The incredible truth is that the nations that best represented freedom and individual rights had lost the certainty of their own moral convictions. They were unable to muster the moral confidence necessary to threaten war in defense of their own freedom. Have we learned the lessons of World War II? Take a look at American foreign policy. In Iraq, where a nationalist dictator is attempting to develop weapons of mass destruction, we have let the issue drop. North Korea is building missiles and developing nuclear weapons to use against our allies in Asia; our response has been to appease them with money and aid. And China, which echoes Nazi Germany in its threats to annex neighboring territories, has met with the same appeasement that emboldened Hitler in 1938. In the face of Chinese missile threats against Taiwan, for example, we are now busy affirming our agreement with China that Taiwan should not declare its formal independence.

The only time we have had the nerve to face down a dictator has been in the tiny province of Kosovo - where the threat to American interests is insignificant.
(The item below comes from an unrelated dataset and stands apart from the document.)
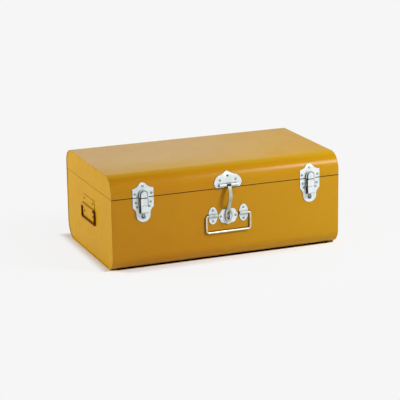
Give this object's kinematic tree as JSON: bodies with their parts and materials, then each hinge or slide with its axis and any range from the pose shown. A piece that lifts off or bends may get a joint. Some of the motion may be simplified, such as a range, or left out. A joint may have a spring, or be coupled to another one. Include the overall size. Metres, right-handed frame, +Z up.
{
  "type": "tin trunk",
  "caption": "Small folded-steel trunk with a hinged lid, two snap latches, a centre hasp and staple, a front drop handle and a drop handle on each end, for papers and keepsakes.",
  "frame": {"origin": "centre of the flat underside that the closed trunk stands on", "axes": "+Z up; +X to the right along the front as the front is faced; the front, with its latches, faces -Y and the hinges +Y"},
  "size_m": [0.5098, 0.3191, 0.195],
  "materials": {
    "mustard_paint": "satin mustard-yellow paint",
    "zinc_plate": "bright zinc plating",
    "bright_wire": "bright plated wire",
    "brown_wire": "dark brown lacquered wire",
    "spring_steel": "plain spring steel"
  },
  "bodies": {
    "trunk": {"body_wrap": "mustard_paint", "body_end_left": "mustard_paint", "body_end_right": "mustard_paint", "collar_front": "mustard_paint", "collar_rear": "mustard_paint", "collar_left": "mustard_paint", "collar_right": "mustard_paint", "hinge_body_leaf_left": "mustard_paint", "hinge_body_leaf_right": "mustard_paint", "hinge_pin_left": "mustard_paint", "hinge_pin_right": "mustard_paint", "latch_base_left": "zinc_plate", "latch_base_right": "zinc_plate", "latch_pin_left": "zinc_plate", "latch_pin_right": "zinc_plate", "latch_spring_left": "spring_steel", "latch_spring_right": "spring_steel", "staple_plate": "zinc_plate", "staple": "zinc_plate", "bail_saddle_left": "zinc_plate", "bail_saddle_right": "zinc_plate", "side_plate_left": "mustard_paint", "side_plate_right": "mustard_paint", "rivets_latch_bases": "zinc_plate", "rivets_latch_springs": "zinc_plate", "rivets_staple_plate": "zinc_plate", "rivets_bail_saddles": "zinc_plate", "rivets_side_plate_left": "mustard_paint", "rivets_side_plate_right": "mustard_paint", "rivets_hinge_body": "mustard_paint"},
    "lid": {"lid_wrap": "mustard_paint", "lid_end_left": "mustard_paint", "lid_end_right": "mustard_paint", "hinge_lid_leaf_left": "mustard_paint", "hinge_lid_leaf_right": "mustard_paint", "latch_keeper_left": "zinc_plate", "latch_keeper_right": "zinc_plate", "hasp_plate": "zinc_plate", "hasp_pin": "zinc_plate", "rivets_latch_keeper_left": "zinc_plate", "rivets_latch_keeper_right": "zinc_plate", "rivets_hasp_plate": "zinc_plate", "rivets_hinge_lid": "mustard_paint"},
    "hasp": {"hasp_strap": "zinc_plate"},
    "latch_lever_left": {"latch_lever_left": "zinc_plate"},
    "latch_lever_right": {"latch_lever_right": "zinc_plate"},
    "front_bail": {"front_bail": "bright_wire"},
    "side_bail_left": {"side_bail_left": "brown_wire"},
    "side_bail_right": {"side_bail_right": "brown_wire"}
  },
  "joints": [
    {"name": "lid_swing", "type": "hinge", "parent": "trunk", "child": "lid", "pos_m": [0, 0.1518, 0.15], "axis": [-1, 0, 0], "range_deg": [0, 110]},
    {"name": "hasp_swing", "type": "hinge", "parent": "lid", "child": "hasp", "pos_m": [0, -0.1525, 0.1566], "axis": [-1, 0, 0], "range_deg": [0, 135]},
    {"name": "latch_left_rock", "type": "hinge", "parent": "trunk", "child": "latch_lever_left", "pos_m": [-0.183, -0.1531, 0.138], "axis": [-1, 0, 0], "range_deg": [0, 9], "stiffness_Nm_per_rad": 0.3, "springref_deg": -5.73, "deforming": ["latch_spring_left"]},
    {"name": "latch_right_rock", "type": "hinge", "parent": "trunk", "child": "latch_lever_right", "pos_m": [0.183, -0.1531, 0.138], "axis": [-1, 0, 0], "range_deg": [0, 9], "stiffness_Nm_per_rad": 0.3, "springref_deg": -5.73, "deforming": ["latch_spring_right"]},
    {"name": "front_bail_swing", "type": "hinge", "parent": "trunk", "child": "front_bail", "pos_m": [0, -0.151, 0.0942], "axis": [-1, 0, 0], "range_deg": [0, 120]},
    {"name": "side_bail_left_swing", "type": "hinge", "parent": "trunk", "child": "side_bail_left", "pos_m": [-0.2516, 0, 0.0997], "axis": [0, 1, 0], "range_deg": [0, 120]},
    {"name": "side_bail_right_swing", "type": "hinge", "parent": "trunk", "child": "side_bail_right", "pos_m": [0.2516, 0, 0.0997], "axis": [0, -1, 0], "range_deg": [0, 120]}
  ]
}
The reason for U.S. appeasement is chillingly familiar. While the Chinese furiously denounce our attempts to impose our values on them and interfere in China's internal affairs--our president flew to China last year to acknowledge, in a televised broadcast, America's past faults. The same pattern is repeating itself: Strident moral certainty on the part of dictators, met by mealy-mouthed compromise on the part of free nations.

What is needed to oppose these threats--and avoid the necessity for a future war that will break World War II's record for carnage--is moral confidence on the part of free nations, followed by firm action. But the message to the world's dictators must be the opposite of the message given to Adolf Hitler prior to 1939.

It is not necessary, nor would it be in our interest, to go to war in all of these cases. What is necessary is for America to regain its confidence in the morality of freedom and individual rights--and to have the certainty to stand up for these values against the world's dictators.